Twice over, the US interests section repeated that we should not have travelled to Iran in the first place. Surely, this was not the message relayed to American citizens on the coronavirus hit cruise ship in Japan. Policy towards Iran differs, and this is reflected in the treatment of dual-national citizens. I wondered how they understood the "situation" when their instructions reminded us to wash our hands and offered a list of travel agents. The messages I received from the US government via the Swiss embassy essentially read: I told you so. Such lack of commitment in action adds to the feelings of fear and risk for Iranian-American citizens visiting their families, knowing that the US government would not treat them like other citizens.
As I sat in Iran, awaiting an indefinite exit, I thought of the double entanglements of the world's current quarantine of Iran: due at one level to the global spread of the coronavirus, but also at another level to a political and economic sequestration, led by the force of US-imposed economic sanctions, the breaking of the nuclear deal, and continued political neglect on both ends.
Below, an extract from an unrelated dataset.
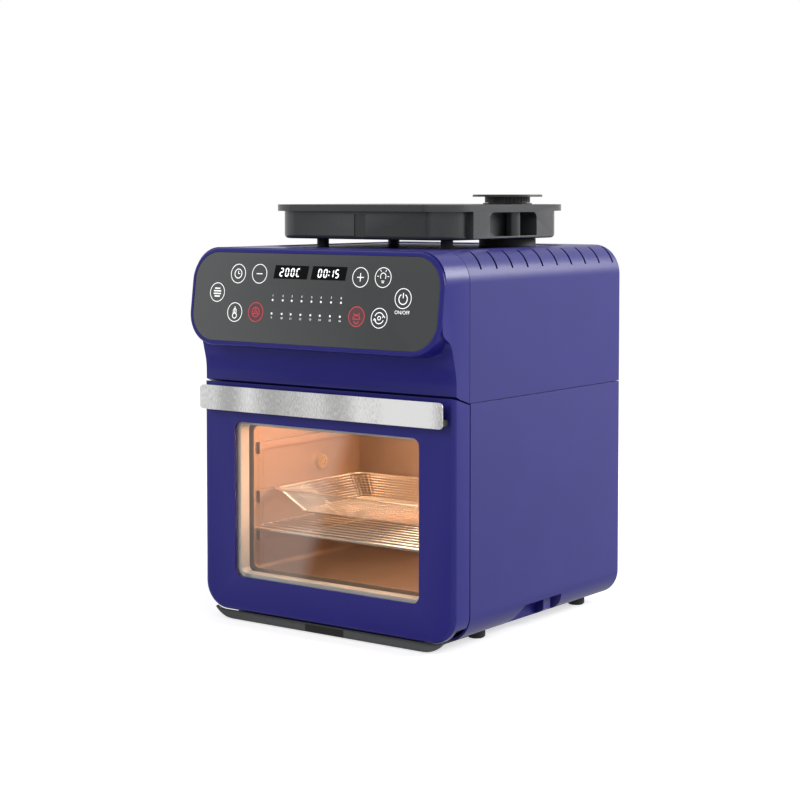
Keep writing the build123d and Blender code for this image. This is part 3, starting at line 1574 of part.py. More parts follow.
with BuildPart() as tank_hollow:
    with BuildSketch(level(tank_low + tank_wall)):
        inner = tank_wall
        add(flat_outline(tank_reach - inner, tank_front + inner, tank_back - inner, tank_corner - inner))
    extrude(amount=tank_high - tank_low)
    fillet(tank_hollow.edges().group_by(Axis.Z)[0], tank_bottom_edge - 1)
    for side in (-1, 1):
        with BuildSketch(across(side * (grip_face - grip_box))):
            front = tank_grip_front - tank_wall
            back = tank_grip_back + tank_wall
            with Locations(((front + back) / 2, (tank_low + tank_grip_high + tank_wall) / 2)):
                Rectangle(back - front, tank_grip_high + tank_wall - tank_low)
        extrude(amount=side * grip_box, mode=Mode.SUBTRACT)
with BuildPart() as water_tank:
    with BuildSketch(level(tank_low)):
        add(flat_outline(tank_reach, tank_front, tank_back, tank_corner))
    extrude(amount=tank_rim_low - tank_low)
    fillet(water_tank.edges().group_by(Axis.Z)[0], tank_bottom_edge)
    with BuildSketch(level(tank_rim_low)):
        rim = tank_rim
        add(flat_outline(tank_reach + rim, tank_front - rim, tank_back + rim, tank_corner + rim))
    extrude(amount=tank_high - tank_rim_low)
    with BuildSketch(level(tank_low + 1.5)):
        with Locations((0, (tank_block_front + tank_block_back) / 2)):
            Rectangle(2 * grip_face, tank_block_back - tank_block_front)
            Rectangle(2 * tank_reach - 20, tank_block_back - tank_block_front, mode=Mode.SUBTRACT)
    extrude(amount=tank_rim_low - tank_low)
    add(tank_hollow.part, mode=Mode.SUBTRACT)
    for side in (-1, 1):
        with BuildSketch(across(side * grip_face)):
            add(grip_pocket(0, 0, 0))
        extrude(amount=-side * tank_grip_depth, mode=Mode.SUBTRACT)
        with BuildSketch(level(tank_grip_low)):
            with Locations((side * column_across, column_depth)):
                Circle(column_radius)
        extrude(amount=tank_grip_high - tank_grip_low)
    with BuildSketch(behind(tank_front)):
        with Locations((groove_middle, (tank_low + tank_rim_low) / 2)):
            Rectangle(2 * groove_reach, tank_rim_low - tank_low - 6)
    extrude(amount=-1, mode=Mode.SUBTRACT)
    with BuildSketch(level(lid_floor)):
        rim = tank_rim - lid_rebate
        add(flat_outline(tank_reach + rim, tank_front - rim, tank_back + rim, tank_corner + rim))
    extrude(amount=tank_high - lid_floor, mode=Mode.SUBTRACT)
    with BuildSketch(level(tank_low)):
        with Locations((cap_across, cap_depth)):
            Circle(valve_radius)
    extrude(amount=tank_wall, mode=Mode.SUBTRACT)
water_tank.part.label = "water_tank"
export_step(water_tank.part, "parts/water_tank.step")

# Tank lid: flat sheet in the rim's seat, with a collar round the filler hole.
lid_play = 0.4
lid_low = lid_floor + carry_gap
lid_high = lid_low + lid_sheet
collar_radius = 25.4
filler_radius = 22.0
with BuildPart() as tank_lid:
    with BuildSketch(level(lid_low)):
        rim = tank_rim - lid_rebate - lid_play
        add(flat_outline(tank_reach + rim, tank_front - rim, tank_back + rim, tank_corner + rim))
    extrude(amount=lid_sheet)
    with BuildSketch(level(lid_high)):
        with Locations((cap_across, cap_depth)):
            Circle(collar_radius)
    extrude(amount=cap_collar)
    with BuildSketch(level(lid_low)):
        with Locations((cap_across, cap_depth)):
            Circle(filler_radius)
    extrude(amount=lid_sheet + cap_collar, mode=Mode.SUBTRACT)
tank_lid.part.label = "tank_lid"
export_step(tank_lid.part, "parts/tank_lid.step")

# Filler cap: round plate over a ribbed neck, with a hollow plug through the lid.
neck_low = lid_high + cap_collar + carry_gap
plate_low = cap_high - cap_sheet
plug_low = 402.0
rib_count = 36
with BuildPart() as filler_cap:
    with BuildSketch(level(neck_low)):
        with Locations((cap_across, cap_depth)):
            Circle(cap_neck_radius)
            with PolarLocations(cap_neck_radius, rib_count):
                Circle(0.7, mode=Mode.SUBTRACT)
    extrude(amount=plate_low - neck_low)
    with BuildSketch(level(plate_low)):
        with Locations((cap_across, cap_depth)):
            Circle(cap_radius)
    extrude(amount=cap_sheet)
    fillet(filler_cap.edges().group_by(Axis.Z)[-1], 1)
    with BuildSketch(level(plug_low)):
        with Locations((cap_across, cap_depth)):
            Circle(cap_plug_radius)
    extrude(amount=neck_low - plug_low)
    with BuildSketch(level(plug_low)):
        with Locations((cap_across, cap_depth)):
            Circle(cap_plug_radius - 2)
    extrude(amount=neck_low - plug_low, mode=Mode.SUBTRACT)
filler_cap.part.label = "filler_cap"
export_step(filler_cap.part, "parts/filler_cap.step")

# Cap seal: rubber ring round the plug, inside the filler hole.
seal_low = 405.0
with BuildPart() as cap_seal:
    with BuildSketch(level(seal_low)):
        with Locations((cap_across, cap_depth)):
            Circle(filler_radius - 0.3)
            Circle(cap_plug_radius, mode=Mode.SUBTRACT)
    extrude(amount=4)
cap_seal.part.label = "cap_seal"
export_step(cap_seal.part, "parts/cap_seal.step")

# Tank valve: spring valve body through the floor of the tank, into the dock.
valve_low = 362.0
valve_flange = 12.0
tank_floor = tank_low + tank_wall
with BuildPart() as tank_valve:
    with BuildSketch(level(valve_low)):
        with Locations((cap_across, cap_depth)):
            Circle(valve_radius)
    extrude(amount=tank_floor - valve_low)
    chamfer(tank_valve.edges().group_by(Axis.Z)[0], 1.2)
    with BuildSketch(level(tank_floor)):
        with Locations((cap_across, cap_depth)):
            Circle(valve_flange)
    extrude(amount=2)
    with BuildSketch(level(valve_low)):
        with Locations((cap_across, cap_depth)):
            Circle(pipe_radius)
    extrude(amount=tank_floor + 2 - valve_low, mode=Mode.SUBTRACT)
tank_valve.part.label = "tank_valve"
export_step(tank_valve.part, "parts/tank_valve.step")
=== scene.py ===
# %% [markdown]
# # Steam air fryer oven
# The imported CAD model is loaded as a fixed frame. Everything below dresses that frame:
# a camera and light for the picture, finishes for every part, and the fine pieces that
# a solid modeller leaves out, such as printed marks, a woven basket and screws.

# %% Load the frame
import json
import math

import bmesh
import bpy
from mathutils import Matrix, Vector


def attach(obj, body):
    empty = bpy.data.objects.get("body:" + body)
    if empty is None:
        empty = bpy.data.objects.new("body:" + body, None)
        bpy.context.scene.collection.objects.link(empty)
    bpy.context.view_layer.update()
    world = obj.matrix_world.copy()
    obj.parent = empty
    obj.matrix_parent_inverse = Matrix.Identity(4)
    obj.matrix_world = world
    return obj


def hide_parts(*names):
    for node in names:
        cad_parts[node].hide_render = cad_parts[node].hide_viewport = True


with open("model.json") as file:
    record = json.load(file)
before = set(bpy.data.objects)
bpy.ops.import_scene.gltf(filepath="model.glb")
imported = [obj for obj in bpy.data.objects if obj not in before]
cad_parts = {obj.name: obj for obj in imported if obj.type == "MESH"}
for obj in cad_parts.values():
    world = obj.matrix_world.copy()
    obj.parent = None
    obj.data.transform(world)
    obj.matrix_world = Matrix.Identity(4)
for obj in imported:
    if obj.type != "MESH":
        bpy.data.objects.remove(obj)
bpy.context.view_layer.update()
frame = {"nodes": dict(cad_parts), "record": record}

# %% [markdown]
# Places on the oven are easiest to say by three measures: across from the middle, behind
# the door's face, and above the underside of the body. This is how the real drawing of
# such an appliance is dimensioned, so one small helper turns them into metres.

# %% Places by three measures
DOOR_FACE = -0.14037
FOOT_HEIGHT = 0.0085
MM = 0.001


def spot(across, behind, above):
    """Point in metres from millimetres across, behind the door's face and above the underside."""
    return Vector((across * MM, DOOR_FACE + behind * MM, FOOT_HEIGHT + above * MM))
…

Dual nationals certainly carry a privileged capacity to move and cross borders, but in recent years the contagion of political tensions has worked to separate families and communities in novel ways, making even experiences of familial mourning wrought with the wound of political trauma and instability.
By now, Iran's state officials have taken steps to address the spread of the virus. Medical professionals are at the frontlines of the fight. But the external pressures of sanctions hover over the country, as Iran comes to terms with the notion that no nation can tackle this problem in isolation. President Rouhani has urged the United States as well as the international community to lift sanctions on Iran amid the pandemic. The global quarantining of Iran continues to have devastating material effects on the lives of those living in Iran; this is abundantly clear as the nation struggles against coronavirus with a lack of basic medical supplies. Sanctions are the number one cause of Iran's limited access to medicine and other basic resources. These pressures are severely compounded during this global health crisis and are felt acutely in the day-to-day lives of Iranian citizens. Iran has lost a number of doctors, nurses, and other medical professionals due to a lack of adequate gear to protect them while aiding patients. Just as outbound travel has been suspended, the import of aid coming into Iran is limited, if at all, furthering the sense that even when dealing with a concern that affects the whole world, Iranians are largely on their own.
Beyond these material consequences, there is of course also a psychic cost, primarily for those living in Iran, and secondarily, for members of the diasporic community. Strained US-Iran relations have impacted possibilities for real affective and political community across borders. These longstanding political divisions have not only isolated Iran from the cultural and economic exchanges between other nations, it has also worked to further disconnect members of the diasporic community from unfolding lived realities in Iran. A paranoia on both ends has cut off a sense of hope for connection--diplomatic and personal. US politics towards Iran can be characterized by pressure and isolation, which has undoubtedly permeated the experiences of Iran-Americans whose lives are bound up with their families, memories, and hopes in Iran. These political divisions limit access to personal histories and collective memories while also foreclosing the lived forms of kinship that require both freedom of movement and cultivated care to continue to exist.